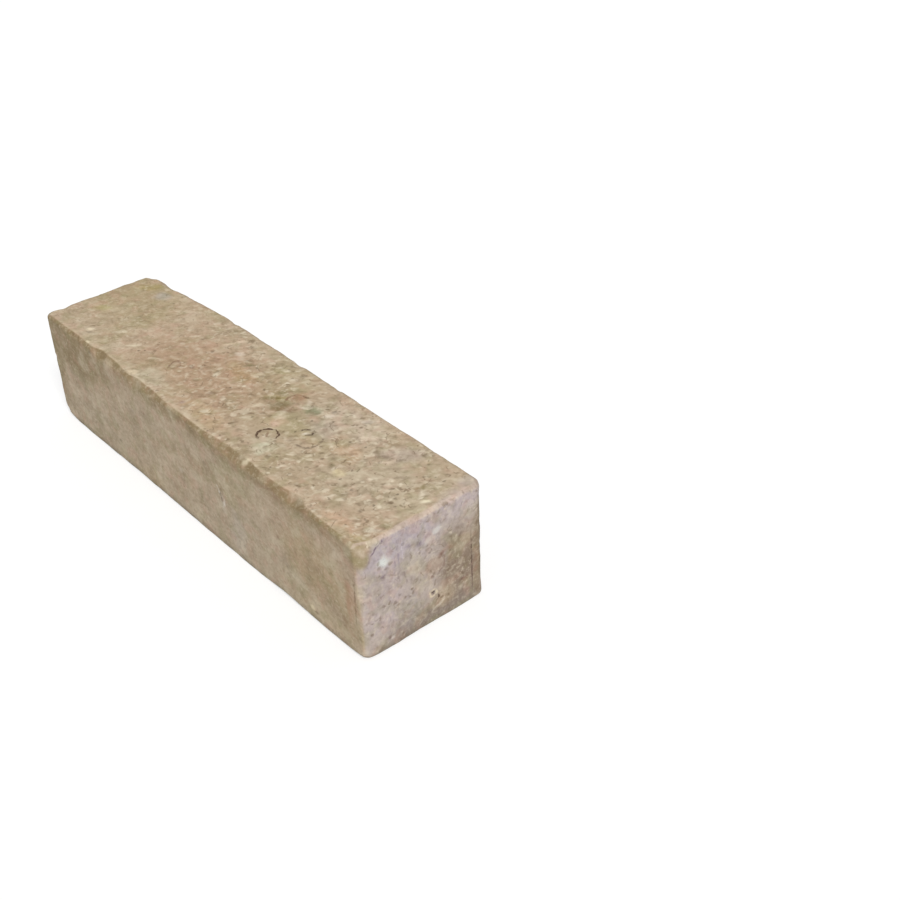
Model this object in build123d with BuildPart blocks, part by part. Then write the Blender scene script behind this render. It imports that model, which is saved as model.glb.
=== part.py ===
from build123d import *
import os

# A tumbled limestone paver: sawn square from the block, then worn along its arrises.
# Millimetres. +X runs along the length, +Y across it and +Z up. The origin is the bed's middle.

# Sawn block
LENGTH = 400.0
WIDTH = 102.0
HEIGHT = 92.0

# Rounding that tumbling leaves on every arris
BACK_UPRIGHT_RADIUS = 6.0
FRONT_LEFT_UPRIGHT_RADIUS = 4.5
FRONT_RIGHT_UPRIGHT_RADIUS = 7.0
TOP_RADIUS = 3.5
BED_RADIUS = 3.0

# Wear flats. Each list holds how deep a flat cuts below the sharp arris, at even steps from
# the arris's start to its end, and a smooth curve joins them.
LEFT_TOP_WEAR = [1.7, 1.4, 2.1, 1.6, 3.3, 1.6, 2.9, 1.6, 1.5, 1.9, 3.4, 3.9, 2.6, 3.5, 2.0, 1.6, 2.2]
RIGHT_TOP_WEAR = [3.4, 4.1, 3.6, 2.0, 1.4, 1.7, 1.3, 1.6, 1.2, 1.5, 1.8, 1.2, 1.5, 1.7]
LEFT_BED_WEAR = [2.2, 1.3, 1.7, 1.1, 1.9, 1.3, 1.5, 1.2, 2.1, 1.6, 2.4]
RIGHT_BED_WEAR = [1.8, 1.4, 2.2, 1.3, 1.6, 1.2, 1.9, 1.4, 2.0]
FRONT_TOP_WEAR = [2.6, 1.7, 2.1, 1.5, 2.4]
BACK_TOP_WEAR = [1.8, 1.4, 2.0, 1.6, 2.8]
FRONT_BED_WEAR = [2.4, 1.4, 1.7, 1.2, 2.0]
BACK_BED_WEAR = [2.1, 1.3, 1.6, 1.2, 1.9]
FRONT_LEFT_WEAR = [2.4, 1.7, 2.2, 2.9, 4.2]
FRONT_RIGHT_WEAR = [3.0, 3.3, 2.9, 3.4, 3.0]
BACK_LEFT_WEAR = [3.2, 2.4, 2.9, 2.2, 2.8]
BACK_RIGHT_WEAR = [2.6, 2.9, 2.3, 3.0, 4.6]

# Shell-shaped spalls on the long arrises: share of the way from back to front, way that the
# spall faces across the stone (sideways, upwards), depth below the sharp arris, shell radius
LEFT_TOP_SPALLS = [
    (0.215, (-1.0, 0.8), 4.2, 30.0),
    (0.345, (-1.0, 0.5), 3.6, 26.0),
    (0.655, (-1.0, 0.7), 5.3, 38.0),
    (0.825, (-0.8, 1.0), 4.5, 34.0),
]
RIGHT_TOP_SPALLS = [
    (0.06, (1.0, 1.0), 6.3, 80.0),
    (0.47, (1.0, 0.5), 2.0, 44.0),
]
LEFT_BED_SPALLS = [
    (0.29, (-1.0, -0.6), 2.9, 30.0),
    (0.775, (-1.0, -0.8), 3.4, 28.0),
]
RIGHT_BED_SPALLS = [
    (0.34, (1.0, -1.0), 3.2, 30.0),
]

# Corners knocked off: the way that the knock faces, how deep its shell cuts in from the sharp
# corner and the shell's radius
FRONT_LEFT_TOP_KNOCK = ((1.0, -0.45, 0.35), 6.5, 70.0)
FRONT_RIGHT_TOP_KNOCK = ((1.0, 1.0, 1.0), 4.8, 26.0)
BACK_LEFT_TOP_KNOCK = ((-1.0, -1.0, 1.0), 3.6, 24.0)
BACK_RIGHT_TOP_KNOCK = ((-0.6, 1.0, 1.0), 9.5, 34.0)
FRONT_LEFT_BED_KNOCK = ((1.0, -1.0, -1.0), 4.2, 22.0)
BACK_LEFT_BED_KNOCK = ((-1.0, -1.0, -1.0), 7.5, 26.0)

# How far past the arris a wear cut starts, so that it clears the corner it removes
CLEARANCE = 8.0

# The six planes of the sawn block
FRONT = LENGTH / 2
BACK = -LENGTH / 2
RIGHT = WIDTH / 2
LEFT = -WIDTH / 2
TOP = HEIGHT
BED = 0.0


def cut_wear(start, end, outward, depths):
    """Planes the arris from start to end down to a flat that wanders in and out with depths."""
    run = Vector(*end) - Vector(*start)
    across = run.cross(Vector(*outward))
    step = run.length / (len(depths) - 1)
    with BuildSketch(Plane(origin=start, x_dir=run, z_dir=across), mode=Mode.PRIVATE) as waste:
        with BuildLine():
            worn = Spline([(index * step, -depth) for index, depth in enumerate(depths)])
            Polyline(worn @ 1, (run.length, CLEARANCE), (0, CLEARANCE), worn @ 0)
        make_face()
    extrude(waste.sketch, amount=2 * CLEARANCE, both=True, mode=Mode.SUBTRACT)


def cut_shell(corner, outward, depth, radius):
    """Cuts one hollow whose deepest point lies depth inside corner, seen along outward."""
    middle = Vector(*corner) + Vector(*outward).normalized() * (radius - depth)
    with Locations(middle):
        Sphere(radius, mode=Mode.SUBTRACT)


def cut_spalls(start, end, spalls):
    """Cuts a row of shell-shaped spalls along the arris from start to end."""
    for share, (sideways, upwards), depth, radius in spalls:
        on_arris = Vector(*start) + (Vector(*end) - Vector(*start)) * share
        cut_shell(on_arris, (0, sideways, upwards), depth, radius)


# The eight corners of the sawn block
FRONT_LEFT_TOP = (FRONT, LEFT, TOP)
FRONT_RIGHT_TOP = (FRONT, RIGHT, TOP)
BACK_LEFT_TOP = (BACK, LEFT, TOP)
BACK_RIGHT_TOP = (BACK, RIGHT, TOP)
FRONT_LEFT_BED = (FRONT, LEFT, BED)
FRONT_RIGHT_BED = (FRONT, RIGHT, BED)
BACK_LEFT_BED = (BACK, LEFT, BED)
BACK_RIGHT_BED = (BACK, RIGHT, BED)

with BuildPart() as paver:
    # The stone as it leaves the saw
    with BuildSketch(Plane.XY.offset(BED)):
        Rectangle(LENGTH, WIDTH)
    extrude(amount=HEIGHT)

    # Rounded arrises
    for corner, radius in (
        (FRONT_LEFT_BED, FRONT_LEFT_UPRIGHT_RADIUS),
        (FRONT_RIGHT_BED, FRONT_RIGHT_UPRIGHT_RADIUS),
        (BACK_LEFT_BED, BACK_UPRIGHT_RADIUS),
        (BACK_RIGHT_BED, BACK_UPRIGHT_RADIUS),
    ):
        fillet(paver.edges().filter_by(Axis.Z).sort_by_distance(corner)[0], radius=radius)
    fillet(paver.faces().sort_by(Axis.Z)[-1].edges(), radius=TOP_RADIUS)
    fillet(paver.faces().sort_by(Axis.Z)[0].edges(), radius=BED_RADIUS)

    # Wear flats along the arrises
    cut_wear(BACK_LEFT_TOP, FRONT_LEFT_TOP, (0, -1, 1), LEFT_TOP_WEAR)
    cut_wear(BACK_RIGHT_TOP, FRONT_RIGHT_TOP, (0, 1, 1), RIGHT_TOP_WEAR)
    cut_wear(BACK_LEFT_BED, FRONT_LEFT_BED, (0, -1, -1), LEFT_BED_WEAR)
    cut_wear(BACK_RIGHT_BED, FRONT_RIGHT_BED, (0, 1, -1), RIGHT_BED_WEAR)
    cut_wear(FRONT_LEFT_TOP, FRONT_RIGHT_TOP, (1, 0, 1), FRONT_TOP_WEAR)
    cut_wear(BACK_LEFT_TOP, BACK_RIGHT_TOP, (-1, 0, 1), BACK_TOP_WEAR)
    cut_wear(FRONT_LEFT_BED, FRONT_RIGHT_BED, (1, 0, -1), FRONT_BED_WEAR)
    cut_wear(BACK_LEFT_BED, BACK_RIGHT_BED, (-1, 0, -1), BACK_BED_WEAR)
    cut_wear(FRONT_LEFT_BED, FRONT_LEFT_TOP, (1, -1, 0), FRONT_LEFT_WEAR)
    cut_wear(FRONT_RIGHT_BED, FRONT_RIGHT_TOP, (1, 1, 0), FRONT_RIGHT_WEAR)
    cut_wear(BACK_LEFT_BED, BACK_LEFT_TOP, (-1, -1, 0), BACK_LEFT_WEAR)
    cut_wear(BACK_RIGHT_BED, BACK_RIGHT_TOP, (-1, 1, 0), BACK_RIGHT_WEAR)

    # Spalls on the long arrises
    cut_spalls(BACK_LEFT_TOP, FRONT_LEFT_TOP, LEFT_TOP_SPALLS)
    cut_spalls(BACK_RIGHT_TOP, FRONT_RIGHT_TOP, RIGHT_TOP_SPALLS)
    cut_spalls(BACK_LEFT_BED, FRONT_LEFT_BED, LEFT_BED_SPALLS)
    cut_spalls(BACK_RIGHT_BED, FRONT_RIGHT_BED, RIGHT_BED_SPALLS)

    # Knocked corners
    cut_shell(FRONT_LEFT_TOP, *FRONT_LEFT_TOP_KNOCK)
    cut_shell(FRONT_RIGHT_TOP, *FRONT_RIGHT_TOP_KNOCK)
    cut_shell(BACK_LEFT_TOP, *BACK_LEFT_TOP_KNOCK)
    cut_shell(BACK_RIGHT_TOP, *BACK_RIGHT_TOP_KNOCK)
    cut_shell(FRONT_LEFT_BED, *FRONT_LEFT_BED_KNOCK)
    cut_shell(BACK_LEFT_BED, *BACK_LEFT_BED_KNOCK)

paver.part.label = "paver"
os.makedirs("parts", exist_ok=True)
export_step(paver.part, "parts/paver.step")
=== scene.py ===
"""Looks of one tumbled limestone paver, standing on a pale studio floor."""

import logging
import math
from dataclasses import dataclass, field
from enum import Enum

import bpy
import numpy as np
from mathutils import Matrix, Vector


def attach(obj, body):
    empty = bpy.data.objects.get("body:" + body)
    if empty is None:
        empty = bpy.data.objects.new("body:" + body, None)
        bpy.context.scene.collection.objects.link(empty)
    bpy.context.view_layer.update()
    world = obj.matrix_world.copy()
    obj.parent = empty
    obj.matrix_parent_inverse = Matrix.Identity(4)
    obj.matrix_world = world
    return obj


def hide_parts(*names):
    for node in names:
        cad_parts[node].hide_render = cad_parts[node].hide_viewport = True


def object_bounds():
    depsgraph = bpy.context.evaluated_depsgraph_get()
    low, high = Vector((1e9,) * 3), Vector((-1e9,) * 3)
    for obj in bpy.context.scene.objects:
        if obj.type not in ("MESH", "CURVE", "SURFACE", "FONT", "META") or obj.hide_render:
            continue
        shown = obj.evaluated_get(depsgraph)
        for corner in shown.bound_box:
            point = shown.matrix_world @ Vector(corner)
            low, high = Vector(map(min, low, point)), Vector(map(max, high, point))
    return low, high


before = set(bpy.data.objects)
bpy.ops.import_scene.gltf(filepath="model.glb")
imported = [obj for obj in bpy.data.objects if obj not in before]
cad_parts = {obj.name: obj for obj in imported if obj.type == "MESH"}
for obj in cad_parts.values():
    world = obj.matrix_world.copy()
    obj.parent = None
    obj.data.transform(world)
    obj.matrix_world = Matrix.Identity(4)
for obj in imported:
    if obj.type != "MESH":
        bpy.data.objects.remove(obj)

CAD_LOW, CAD_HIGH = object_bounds()
NODE = "paver"
MM = 0.001
Colour = tuple[float, float, float]
Place = tuple[float, float, float]
Span = tuple[float, float]
Socket = bpy.types.NodeSocket

# How far a unit normal leans along an axis where a face begins to count, and where it counts
# in full: for relief, for the top's and the ends' colour, and for the flat part of the top
RELIEF_LEAN = (0.5, 0.9)
TOP_LEAN = (0.4, 0.85)
END_LEAN = (0.5, 0.85)
FLAT_LEAN = (0.88, 0.985)

# Whole numbers that the noise's hash mixes with, for the axes, the seed and each round
WORD = 0xFFFFFFFF
HASH_AXES = (73856093, 19349663, 83492791)
HASH_SEED = 2654435761
HASH_ROUNDS = ((16, 0x45D9F3B), (15, 0x2C1B3C6D), (16, 0x297A2D39))
HASH_LAST_SHIFT = 15

log = logging.getLogger("paver")


# Numbers and small helpers


def srgb(red: float, green: float, blue: float) -> tuple[float, float, float, float]:
    """Turn a colour of 0 to 255, as a screen shows it, into a linear RGBA colour.

    Each channel c becomes c / 12.92 near black and ((c + 0.055) / 1.055)^2.4 above it.

    Args:
        red: Red, 0 to 255.
        green: Green, 0 to 255.
        blue: Blue, 0 to 255.

    Returns:
        The linear colour with full alpha.
    """
    shares = [value / 255 for value in (red, green, blue)]
    return (*(((c + 0.055) / 1.055) ** 2.4 if c > 0.04 else c / 12.92 for c in shares), 1.0)


def smoothstep(low: float, high: float, value: np.ndarray) -> np.ndarray:
    """Rise smoothly from 0 at low to 1 at high, as 3t^2 - 2t^3 for a share t of the way."""
    share = np.clip((value - low) / (high - low), 0, 1)
    return share * share * (3 - 2 * share)


class Noise:
    """Noise fields in space, worked out from hashed lattice points, the same on each run."""

    @staticmethod
    def hashed(cells: np.ndarray, seed: int) -> np.ndarray:
        """Hash whole-number lattice points to even numbers between 0 and 1.

        Args:
            cells: Lattice points, an array of shape (n, 3).
            seed: Which of many independent fields to read.

        Returns:
            One number for each lattice point.
        """
        x, y, z = (cells.astype(np.int64) & WORD).astype(np.uint64).T
        by_x, by_y, by_z = HASH_AXES
        word = np.uint64(WORD)
        mixed = (x * by_x ^ y * by_y ^ z * by_z ^ np.uint64(seed * HASH_SEED)) & word
        for shift, factor in HASH_ROUNDS:
            mixed = ((mixed ^ (mixed >> np.uint64(shift))) * np.uint64(factor)) & word
        return (mixed ^ (mixed >> np.uint64(HASH_LAST_SHIFT))) / float(WORD)

    @classmethod
    def smooth(cls, points: np.ndarray, cell: float, seed: int) -> np.ndarray:
        """Blend the hashed values of the eight lattice corners round each point.

        Args:
            points: Places, an array of shape (n, 3).
            cell: Size of one lattice cell, in the points' units.
            seed: Which field to read.

        Returns:
            Values between 0 and 1 that change smoothly over one cell.
        """
        scaled = points / cell
        base = np.floor(scaled)
        part = scaled - base
        part = part * part * (3 - 2 * part)
        total = np.zeros(len(points))
        for corner in np.ndindex(2, 2, 2):
            weight = np.prod(np.where(np.array(corner) == 1, part, 1 - part), axis=1)
            total += weight * cls.hashed(base + corner, seed)
        return total

    @classmethod
    def layered(cls, points: np.ndarray, cell: float, seed: int, layers: int = 4) -> np.ndarray:
        """Add fields of half the cell and half the height each, and scale the sum to 0 to 1.

        Args:
            points: Places, an array of shape (n, 3).
            cell: Size of the coarsest cell.
            seed: Which field to read first.
            layers: How many fields are added.

        Returns:
            Values between 0 and 1.
        """
        heights = 0.5 ** np.arange(layers)
        fields = [
            cls.smooth(points, cell * height, seed + 17 * i) for i, height in enumerate(heights)
        ]
        return np.tensordot(heights, fields, axes=1) / heights.sum()

    @classmethod
    def vector(cls, points: np.ndarray, cell: float, seed: int) -> np.ndarray:
        """Three independent smooth fields from -0.5 to 0.5, as offsets of shape (n, 3)."""
        fields = [cls.smooth(points, cell, seed + axis) for axis in range(3)]
        return np.stack(fields, axis=1) - 0.5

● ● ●

> [What you are asked to do]: Please give an exact restatement of only the lines from the beginning of the material above to the line with "# Millimetres. +X", inclusive.

> [Exercise answer]:
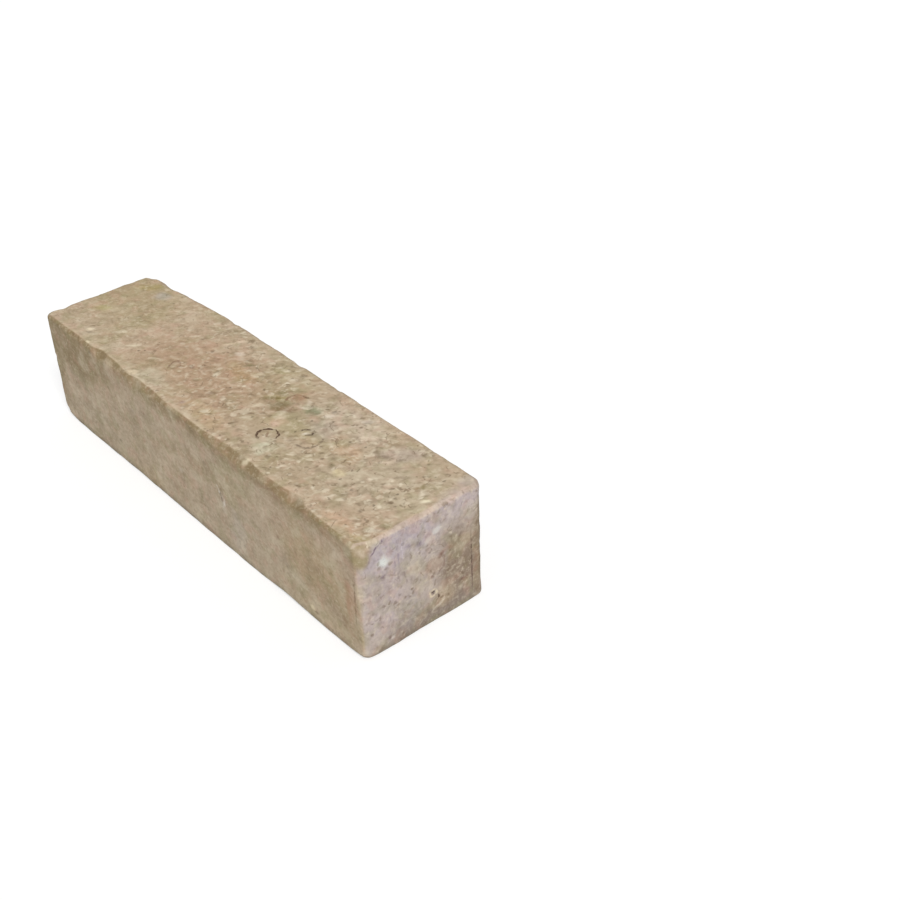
Model this object in build123d with BuildPart blocks, part by part. Then write the Blender scene script behind this render. It imports that model, which is saved as model.glb.
=== part.py ===
from build123d import *
import os

# A tumbled limestone paver: sawn square from the block, then worn along its arrises.
# Millimetres. +X runs along the length, +Y across it and +Z up. The origin is the bed's middle.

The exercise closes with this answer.